I left Huaraz, having felt like I’ve spent enough time there. It is pretty good, but the rest of the continent awaits! I went to Trujilo again, and left a few days later, nothing new since the last visit. I went to Mancora, a place similar to Huanchaco in that it is by the sea. Except the warm Pacific current meets the coast here and it is possible to go swiming. Which I did. And sat on the beach, and took in the sun. There is little else to do, and I was keen to leave in the end.

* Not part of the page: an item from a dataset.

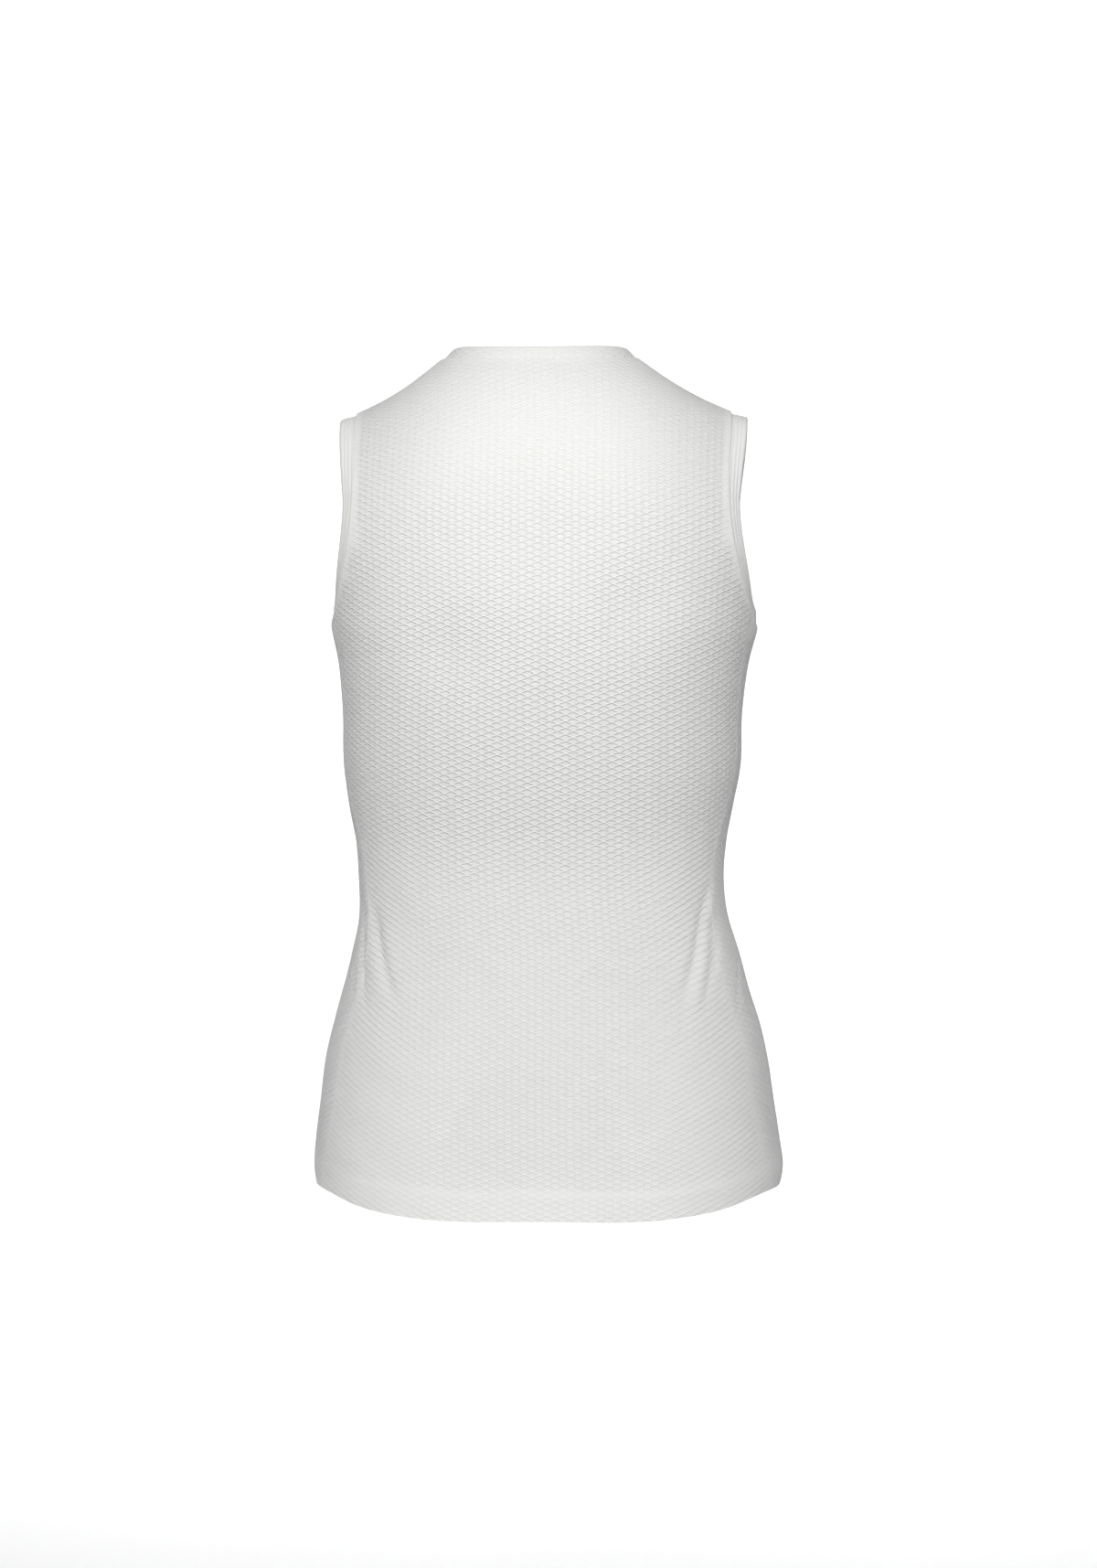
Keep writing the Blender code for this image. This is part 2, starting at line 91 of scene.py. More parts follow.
# Level sections of the skin
SECTIONS = (
    # height, half_width, back_depth, front_depth, sway
    (-0.610, 0.1558, 0.117, 0.110, -0.0010),
    (-0.590, 0.1610, 0.118, 0.111, -0.0014),
    (-0.573, 0.1649, 0.118, 0.112, -0.0018),
    (-0.549, 0.1630, 0.116, 0.113, -0.0012),
    (-0.523, 0.1594, 0.112, 0.113, -0.0008),
    (-0.497, 0.1561, 0.106, 0.112, -0.0004),
    (-0.471, 0.1504, 0.098, 0.110, -0.0004),
    (-0.445, 0.1428, 0.090, 0.108, 0.0002),
    (-0.419, 0.1361, 0.083, 0.106, 0.0004),
    (-0.393, 0.1297, 0.079, 0.104, 0.0020),
    (-0.367, 0.1285, 0.077, 0.104, 0.0036),
    (-0.341, 0.1304, 0.079, 0.105, 0.0036),
    (-0.315, 0.1352, 0.084, 0.108, 0.0036),
    (-0.289, 0.1395, 0.089, 0.111, 0.0028),
    (-0.250, 0.1406, 0.096, 0.117, 0.0026),
    (-0.211, 0.1450, 0.102, 0.119, 0.0016),
    (-0.190, 0.1500, 0.104, 0.117, 0.0010),
    (-0.172, 0.1522, 0.104, 0.114, 0.0006),
    (-0.150, 0.1570, 0.102, 0.110, 0.0006),
    (-0.130, 0.1610, 0.099, 0.106, 0.0008),
    (-0.107, 0.1630, 0.095, 0.101, 0.0010),
    (-0.080, 0.1640, 0.088, 0.096, 0.0012),
    (-0.040, 0.1640, 0.077, 0.090, 0.0014),
    (0.000, 0.1640, 0.068, 0.086, 0.0042),
    (0.030, 0.1640, 0.062, 0.084, 0.0042),
)

# Side seam, from the hem to the armhole
SIDE_SEAM = (
    # height, around
    (-0.610, 66.0),
    (-0.583, 65.0),
    (-0.560, 62.5),
    (-0.523, 60.2),
    (-0.476, 59.3),
    (-0.450, 58.0),
    (-0.425, 58.3),
    (-0.400, 61.0),
    (-0.365, 63.8),
    (-0.334, 67.0),
    (-0.302, 71.0),
    (-0.248, 72.5),
    (-0.205, 71.0),
    (-0.183, 72.5),
)

# Armhole edge of the panels
ARMHOLE_BACK = (
    # height, half_width
    (-0.190, 0.1499),
    (-0.183, 0.1470),
    (-0.172, 0.1432),
    (-0.157, 0.1390),
    (-0.130, 0.1330),
    (-0.107, 0.1305),
    (-0.080, 0.1306),
    (-0.060, 0.1317),
    (-0.03768, 0.1328),
)
ARMHOLE_FRONT = (
    # height, half_width
    (-0.190, 0.1499),
    (-0.183, 0.1470),
    (-0.172, 0.1420),
    (-0.157, 0.1370),
    (-0.130, 0.1320),
    (-0.107, 0.1300),
    (-0.080, 0.1304),
    (-0.060, 0.1317),
    (-0.03768, 0.1328),
)
UNDERARM = -0.190
SEAM_TOP = -0.183
FRONT_TURN = -0.160
SHOULDER_TIP = -0.03768

# Lower edge of the hem, all round
HEM_LINE = (
    # around, height
    (0.0, -0.5980),
    (30.0, -0.5975),
    (45.0, -0.5930),
    (60.0, -0.5850),
    (90.0, -0.5815),
    (130.0, -0.5770),
    (180.0, -0.5750),
)

# Soft fullness over the shoulder blades and bust, and the hollow down the spine
FULLNESS = (
    # around, height, spread_around, spread_up, stand
    (21, -0.118, 13, 0.036, 0.0026),
    (-23, -0.118, 13, 0.036, 0.0026),
    (0, -0.200, 9, 0.110, -0.0022),
    (0, -0.370, 12, 0.055, -0.0018),
    (150, -0.215, 17, 0.042, 0.0030),
    (-150, -0.215, 17, 0.042, 0.0030),
    (180, -0.225, 9, 0.050, -0.0016),
    # under the shoulder blades, left and right
    (24, -0.207, 11, 0.030, -0.0042),
    (-25, -0.181, 11, 0.028, -0.0038),
)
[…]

I spent a few days longer than expected in Mancora, 4 nights in all, after meeting some more gringos and just hanging out. But I made up for that yesterday. With another guy (Pete the Irish) we caught a bus from Peru into Ecuador, managed to talk our way onto the bus going further, and then decided to take a night bus to Quito. So in 20 hours we have gone from northern Peru, to the capital of Ecuador. And now we are both buggered. I could really do with some sleep – once this update, emails replied to and the food situation sorted, that’s what I’ll do. Food is especially important today – yesterday I had a bug of some sort and spent the best part of 6 hours throwing my guts up. I think I’m good now – buses can be more pleasant.

So, I made it to Quito. This is meant to be the furthest north I go before heading south. I’ve been reconsidering the bike trip idea – since buses are so plentiful, cheap and go almost everywhere I may can the whole idea completely. Or convert to a motorbike. We’ll see in thje next few days – I’ll hang around Quito for a bit and see what happens.